## Dataset extract
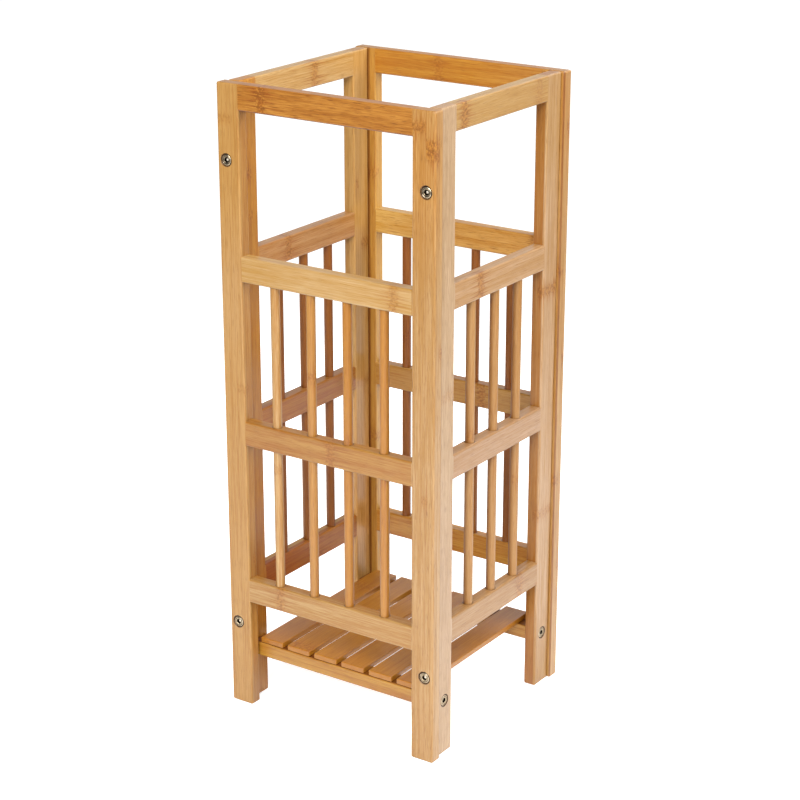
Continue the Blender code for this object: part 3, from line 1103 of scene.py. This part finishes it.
def add_light(name, azimuth, elevation, distance, size, power):
    """A square soft box that faces the middle of the stand."""
    a, e = math.radians(azimuth), math.radians(elevation)
    way = Vector((math.sin(a) * math.cos(e), -math.cos(a) * math.cos(e), math.sin(e)))
    data = bpy.data.lights.new(name, "AREA")
    data.size = size
    data.energy = power
    lamp = bpy.data.objects.new(name, data)
    bpy.context.scene.collection.objects.link(lamp)
    lamp.location = Vector((0, 0, AIM_HEIGHT)) + way * distance
    lamp.rotation_euler = way.to_track_quat("Z", "Y").to_euler()


def add_world():
    """White where the camera looks past the floor; for the rest a lit backdrop in a dim room."""
    world = bpy.data.worlds.new("studio")
    bpy.context.scene.world = world
    world.use_nodes = True
    t = Tree(world)
    at = t.node("ShaderNodeTexCoord").outputs["Generated"]
    x, y, z = t.node("ShaderNodeSeparateXYZ", {0: at}).outputs
    behind = t.math("ADD", t.math("MULTIPLY", x, BACKDROP_WAY.x), t.math("MULTIPLY", y, BACKDROP_WAY.y))
    wall = t.ramp(z, *BACKDROP_TOP, BACKDROP_LIGHT, 0.0)
    wall = t.math("MULTIPLY", t.ramp(behind, *BACKDROP_SIDE), wall)
    room = t.math("MAXIMUM", wall, ROOM_LIGHT)
    level = t.math("MAXIMUM", room, t.node("ShaderNodeLightPath").outputs["Is Camera Ray"])
    shade = t.node("ShaderNodeBackground", {"Color": (1.0, 1.0, 1.0, 1.0), "Strength": level})
    out = t.tree.nodes.new("ShaderNodeOutputWorld")
    t.tree.links.new(shade.outputs[0], out.inputs[0])


def add_camera():
    """A long lens, without roll, that looks down at the stand from its front right."""
    a, e = math.radians(CAMERA_AZIMUTH), math.radians(CAMERA_ELEVATION)
    back = Vector((math.sin(a) * math.cos(e), -math.cos(a) * math.cos(e), math.sin(e)))
    right = Vector((math.cos(a), math.sin(a), 0))
    data = bpy.data.cameras.new("camera")
    data.lens = CAMERA_LENS
    data.sensor_width = CAMERA_SENSOR
    data.clip_start, data.clip_end = CAMERA_CLIP
    camera = bpy.data.objects.new("camera", data)
    bpy.context.scene.collection.objects.link(camera)
    camera.location = Vector((0, 0, AIM_HEIGHT)) + right * AIM_RIGHT + back * CAMERA_DISTANCE
    camera.rotation_euler = back.to_track_quat("Z", "Y").to_euler()
    bpy.context.scene.camera = camera


add_floor()
add_world()
for lamp_name, lamp_settings in LAMPS.items():
    add_light(lamp_name, *lamp_settings)
add_camera()
bpy.context.scene.view_settings.view_transform = "Standard"
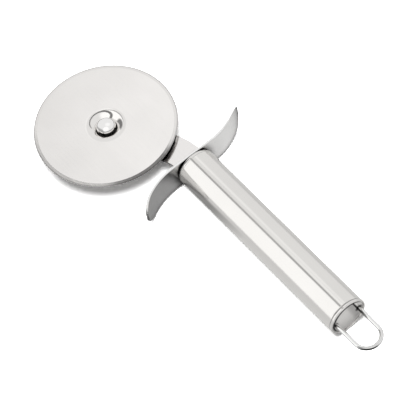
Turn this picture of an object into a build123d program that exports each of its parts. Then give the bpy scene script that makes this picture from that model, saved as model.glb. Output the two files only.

## Task instructions
Above are some records; extract every one of them exactly.

## Completed exercise
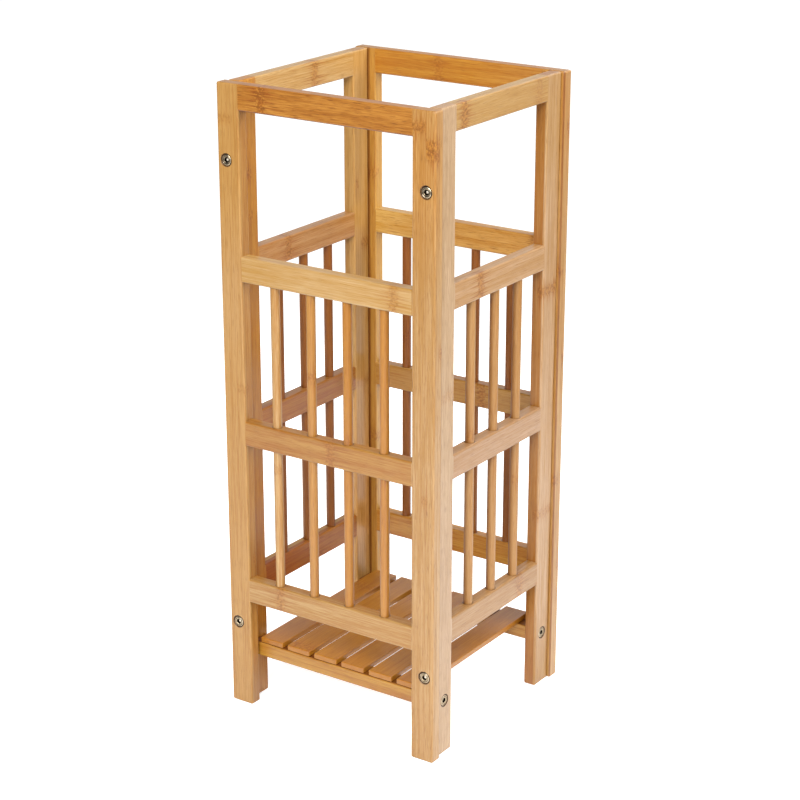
Continue the Blender code for this object: part 3, from line 1103 of scene.py. This part finishes it.
def add_light(name, azimuth, elevation, distance, size, power):
    """A square soft box that faces the middle of the stand."""
    a, e = math.radians(azimuth), math.radians(elevation)
    way = Vector((math.sin(a) * math.cos(e), -math.cos(a) * math.cos(e), math.sin(e)))
    data = bpy.data.lights.new(name, "AREA")
    data.size = size
    data.energy = power
    lamp = bpy.data.objects.new(name, data)
    bpy.context.scene.collection.objects.link(lamp)
    lamp.location = Vector((0, 0, AIM_HEIGHT)) + way * distance
    lamp.rotation_euler = way.to_track_quat("Z", "Y").to_euler()


def add_world():
    """White where the camera looks past the floor; for the rest a lit backdrop in a dim room."""
    world = bpy.data.worlds.new("studio")
    bpy.context.scene.world = world
    world.use_nodes = True
    t = Tree(world)
    at = t.node("ShaderNodeTexCoord").outputs["Generated"]
    x, y, z = t.node("ShaderNodeSeparateXYZ", {0: at}).outputs
    behind = t.math("ADD", t.math("MULTIPLY", x, BACKDROP_WAY.x), t.math("MULTIPLY", y, BACKDROP_WAY.y))
    wall = t.ramp(z, *BACKDROP_TOP, BACKDROP_LIGHT, 0.0)
    wall = t.math("MULTIPLY", t.ramp(behind, *BACKDROP_SIDE), wall)
    room = t.math("MAXIMUM", wall, ROOM_LIGHT)
    level = t.math("MAXIMUM", room, t.node("ShaderNodeLightPath").outputs["Is Camera Ray"])
    shade = t.node("ShaderNodeBackground", {"Color": (1.0, 1.0, 1.0, 1.0), "Strength": level})
    out = t.tree.nodes.new("ShaderNodeOutputWorld")
    t.tree.links.new(shade.outputs[0], out.inputs[0])


def add_camera():
    """A long lens, without roll, that looks down at the stand from its front right."""
    a, e = math.radians(CAMERA_AZIMUTH), math.radians(CAMERA_ELEVATION)
    back = Vector((math.sin(a) * math.cos(e), -math.cos(a) * math.cos(e), math.sin(e)))
    right = Vector((math.cos(a), math.sin(a), 0))
    data = bpy.data.cameras.new("camera")
    data.lens = CAMERA_LENS
    data.sensor_width = CAMERA_SENSOR
    data.clip_start, data.clip_end = CAMERA_CLIP
    camera = bpy.data.objects.new("camera", data)
    bpy.context.scene.collection.objects.link(camera)
    camera.location = Vector((0, 0, AIM_HEIGHT)) + right * AIM_RIGHT + back * CAMERA_DISTANCE
    camera.rotation_euler = back.to_track_quat("Z", "Y").to_euler()
    bpy.context.scene.camera = camera


add_floor()
add_world()
for lamp_name, lamp_settings in LAMPS.items():
    add_light(lamp_name, *lamp_settings)
add_camera()
bpy.context.scene.view_settings.view_transform = "Standard"
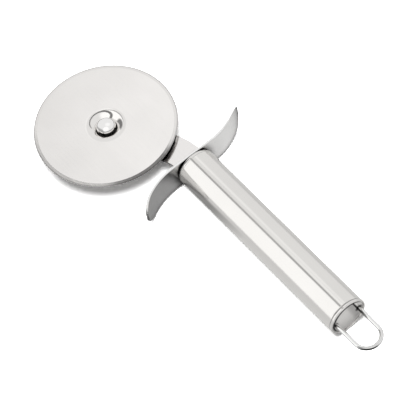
Turn this picture of an object into a build123d program that exports each of its parts. Then give the bpy scene script that makes this picture from that model, saved as model.glb. Output the two files only.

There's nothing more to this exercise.